Directions
Restate, word for word, all of the material shown below.

Given data
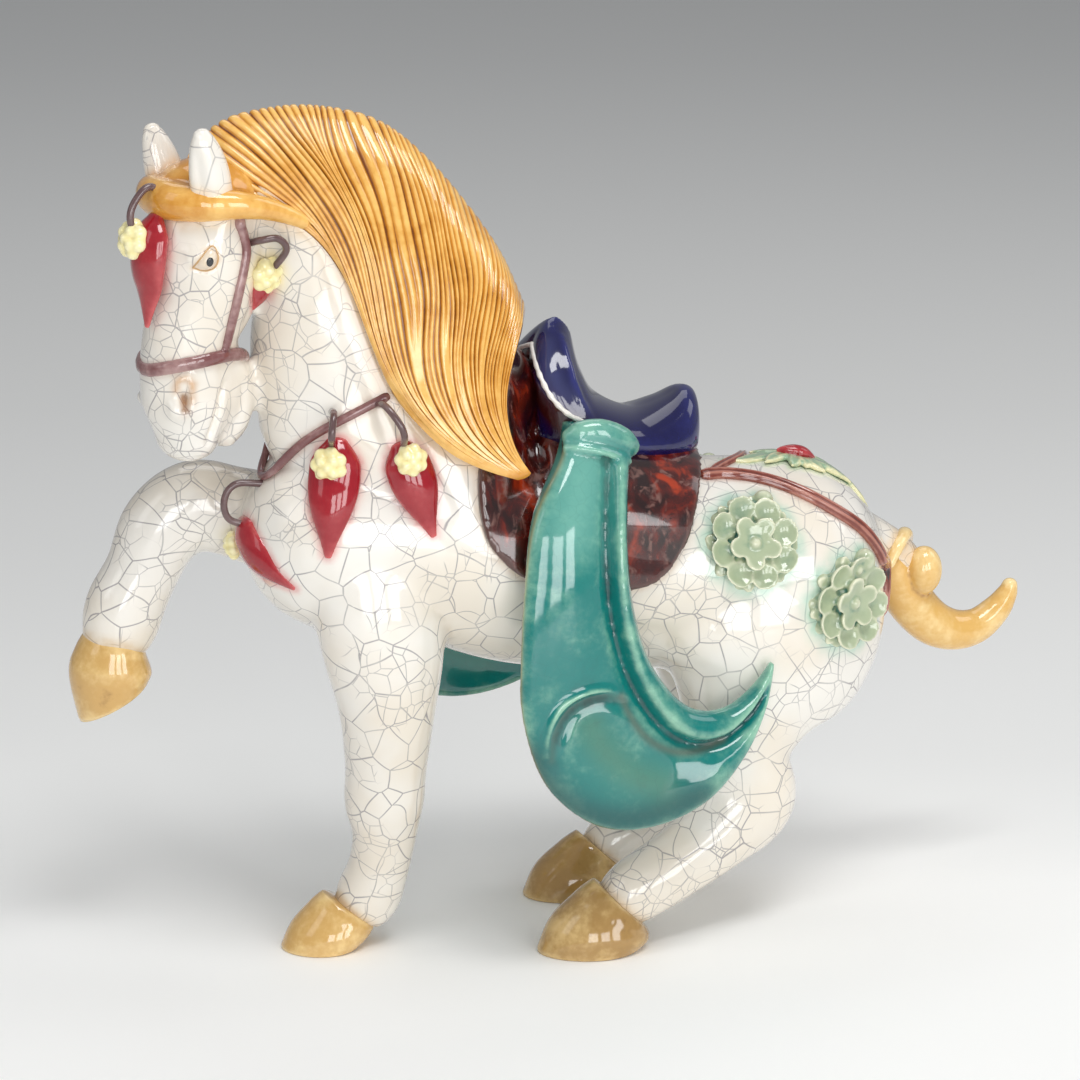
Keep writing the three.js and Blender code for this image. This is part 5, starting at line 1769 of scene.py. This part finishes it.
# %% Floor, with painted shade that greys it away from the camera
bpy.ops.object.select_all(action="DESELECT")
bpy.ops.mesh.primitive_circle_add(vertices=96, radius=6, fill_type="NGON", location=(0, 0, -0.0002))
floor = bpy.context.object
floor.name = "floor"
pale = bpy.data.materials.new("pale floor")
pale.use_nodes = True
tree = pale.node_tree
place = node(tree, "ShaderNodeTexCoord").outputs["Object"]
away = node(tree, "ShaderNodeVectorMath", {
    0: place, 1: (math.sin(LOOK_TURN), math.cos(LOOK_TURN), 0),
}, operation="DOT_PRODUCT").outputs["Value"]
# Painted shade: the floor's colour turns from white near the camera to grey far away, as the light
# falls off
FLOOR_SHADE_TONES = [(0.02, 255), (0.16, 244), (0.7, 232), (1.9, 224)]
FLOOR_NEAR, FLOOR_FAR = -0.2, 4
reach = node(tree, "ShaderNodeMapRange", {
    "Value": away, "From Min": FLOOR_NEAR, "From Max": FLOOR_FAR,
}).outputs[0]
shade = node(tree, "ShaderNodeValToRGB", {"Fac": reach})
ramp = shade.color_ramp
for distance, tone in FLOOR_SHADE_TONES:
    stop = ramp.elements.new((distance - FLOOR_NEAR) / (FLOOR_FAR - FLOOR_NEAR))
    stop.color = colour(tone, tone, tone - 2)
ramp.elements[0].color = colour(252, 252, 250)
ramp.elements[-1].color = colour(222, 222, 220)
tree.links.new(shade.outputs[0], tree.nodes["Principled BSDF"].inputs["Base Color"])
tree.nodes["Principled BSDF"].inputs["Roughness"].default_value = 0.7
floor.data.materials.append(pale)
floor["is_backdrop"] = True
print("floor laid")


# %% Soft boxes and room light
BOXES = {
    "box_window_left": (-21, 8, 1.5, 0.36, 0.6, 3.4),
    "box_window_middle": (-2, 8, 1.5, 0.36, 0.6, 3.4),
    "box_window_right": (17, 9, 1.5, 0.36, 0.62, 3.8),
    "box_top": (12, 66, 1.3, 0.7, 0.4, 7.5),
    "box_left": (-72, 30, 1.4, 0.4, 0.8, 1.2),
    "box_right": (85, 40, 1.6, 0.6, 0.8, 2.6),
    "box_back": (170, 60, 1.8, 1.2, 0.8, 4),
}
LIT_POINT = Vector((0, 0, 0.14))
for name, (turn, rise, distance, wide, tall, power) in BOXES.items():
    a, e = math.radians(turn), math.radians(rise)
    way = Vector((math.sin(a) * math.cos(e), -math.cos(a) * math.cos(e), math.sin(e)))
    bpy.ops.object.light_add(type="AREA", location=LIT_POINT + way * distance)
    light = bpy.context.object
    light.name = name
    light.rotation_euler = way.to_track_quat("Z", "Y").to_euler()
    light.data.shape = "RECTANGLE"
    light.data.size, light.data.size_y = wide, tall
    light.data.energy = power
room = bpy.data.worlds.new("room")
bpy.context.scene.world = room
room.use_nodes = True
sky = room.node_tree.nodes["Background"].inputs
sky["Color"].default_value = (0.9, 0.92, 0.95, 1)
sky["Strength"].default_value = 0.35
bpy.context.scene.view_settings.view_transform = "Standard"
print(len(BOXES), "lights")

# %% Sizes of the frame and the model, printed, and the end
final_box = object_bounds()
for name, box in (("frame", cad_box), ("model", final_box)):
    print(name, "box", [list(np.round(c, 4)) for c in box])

Correct output
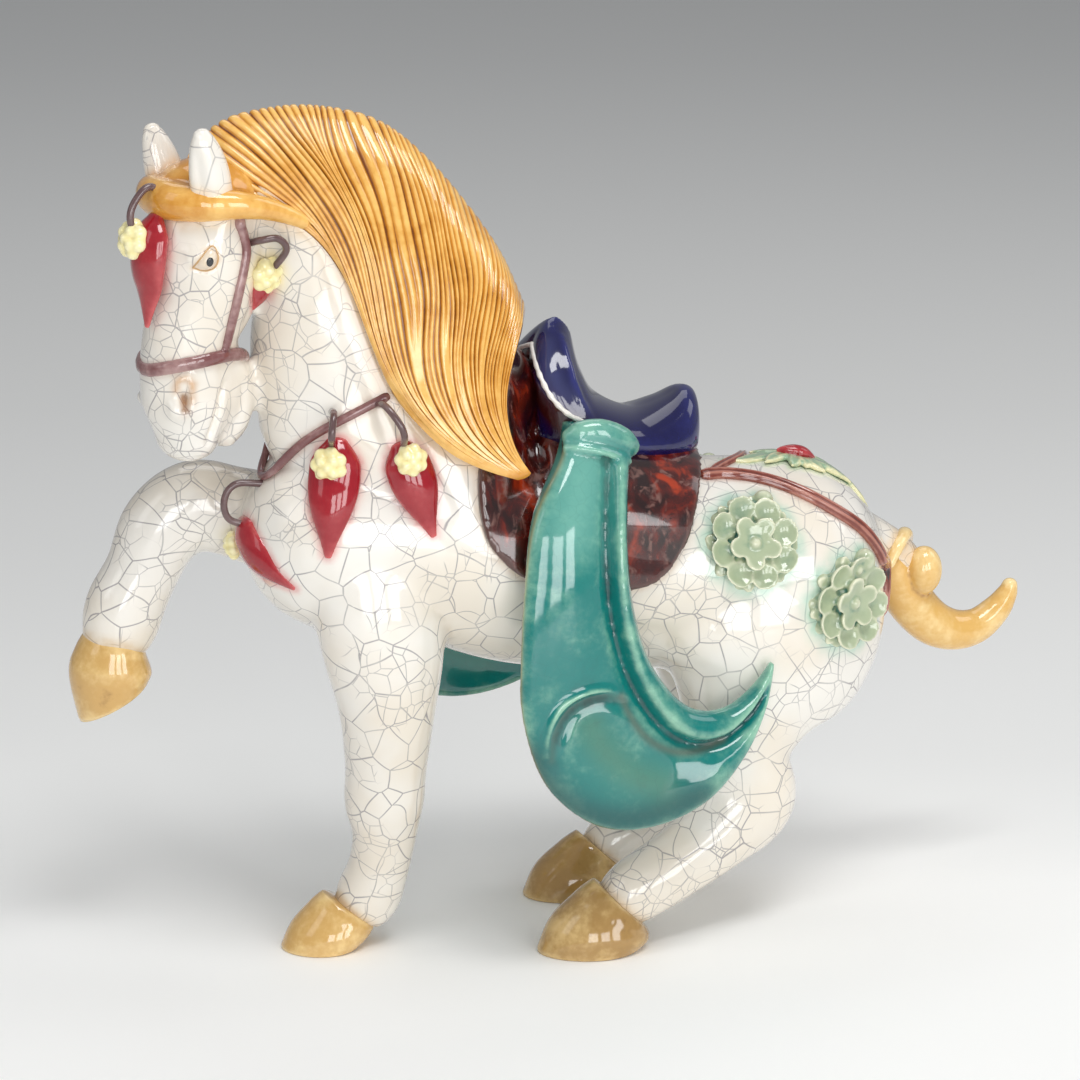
Keep writing the three.js and Blender code for this image. This is part 5, starting at line 1769 of scene.py. This part finishes it.
# %% Floor, with painted shade that greys it away from the camera
bpy.ops.object.select_all(action="DESELECT")
bpy.ops.mesh.primitive_circle_add(vertices=96, radius=6, fill_type="NGON", location=(0, 0, -0.0002))
floor = bpy.context.object
floor.name = "floor"
pale = bpy.data.materials.new("pale floor")
pale.use_nodes = True
tree = pale.node_tree
place = node(tree, "ShaderNodeTexCoord").outputs["Object"]
away = node(tree, "ShaderNodeVectorMath", {
    0: place, 1: (math.sin(LOOK_TURN), math.cos(LOOK_TURN), 0),
}, operation="DOT_PRODUCT").outputs["Value"]
# Painted shade: the floor's colour turns from white near the camera to grey far away, as the light
# falls off
FLOOR_SHADE_TONES = [(0.02, 255), (0.16, 244), (0.7, 232), (1.9, 224)]
FLOOR_NEAR, FLOOR_FAR = -0.2, 4
reach = node(tree, "ShaderNodeMapRange", {
    "Value": away, "From Min": FLOOR_NEAR, "From Max": FLOOR_FAR,
}).outputs[0]
shade = node(tree, "ShaderNodeValToRGB", {"Fac": reach})
ramp = shade.color_ramp
for distance, tone in FLOOR_SHADE_TONES:
    stop = ramp.elements.new((distance - FLOOR_NEAR) / (FLOOR_FAR - FLOOR_NEAR))
    stop.color = colour(tone, tone, tone - 2)
ramp.elements[0].color = colour(252, 252, 250)
ramp.elements[-1].color = colour(222, 222, 220)
tree.links.new(shade.outputs[0], tree.nodes["Principled BSDF"].inputs["Base Color"])
tree.nodes["Principled BSDF"].inputs["Roughness"].default_value = 0.7
floor.data.materials.append(pale)
floor["is_backdrop"] = True
print("floor laid")


# %% Soft boxes and room light
BOXES = {
    "box_window_left": (-21, 8, 1.5, 0.36, 0.6, 3.4),
    "box_window_middle": (-2, 8, 1.5, 0.36, 0.6, 3.4),
    "box_window_right": (17, 9, 1.5, 0.36, 0.62, 3.8),
    "box_top": (12, 66, 1.3, 0.7, 0.4, 7.5),
    "box_left": (-72, 30, 1.4, 0.4, 0.8, 1.2),
    "box_right": (85, 40, 1.6, 0.6, 0.8, 2.6),
    "box_back": (170, 60, 1.8, 1.2, 0.8, 4),
}
LIT_POINT = Vector((0, 0, 0.14))
for name, (turn, rise, distance, wide, tall, power) in BOXES.items():
    a, e = math.radians(turn), math.radians(rise)
    way = Vector((math.sin(a) * math.cos(e), -math.cos(a) * math.cos(e), math.sin(e)))
    bpy.ops.object.light_add(type="AREA", location=LIT_POINT + way * distance)
    light = bpy.context.object
    light.name = name
    light.rotation_euler = way.to_track_quat("Z", "Y").to_euler()
    light.data.shape = "RECTANGLE"
    light.data.size, light.data.size_y = wide, tall
    light.data.energy = power
room = bpy.data.worlds.new("room")
bpy.context.scene.world = room
room.use_nodes = True
sky = room.node_tree.nodes["Background"].inputs
sky["Color"].default_value = (0.9, 0.92, 0.95, 1)
sky["Strength"].default_value = 0.35
bpy.context.scene.view_settings.view_transform = "Standard"
print(len(BOXES), "lights")

# %% Sizes of the frame and the model, printed, and the end
final_box = object_bounds()
for name, box in (("frame", cad_box), ("model", final_box)):
    print(name, "box", [list(np.round(c, 4)) for c in box])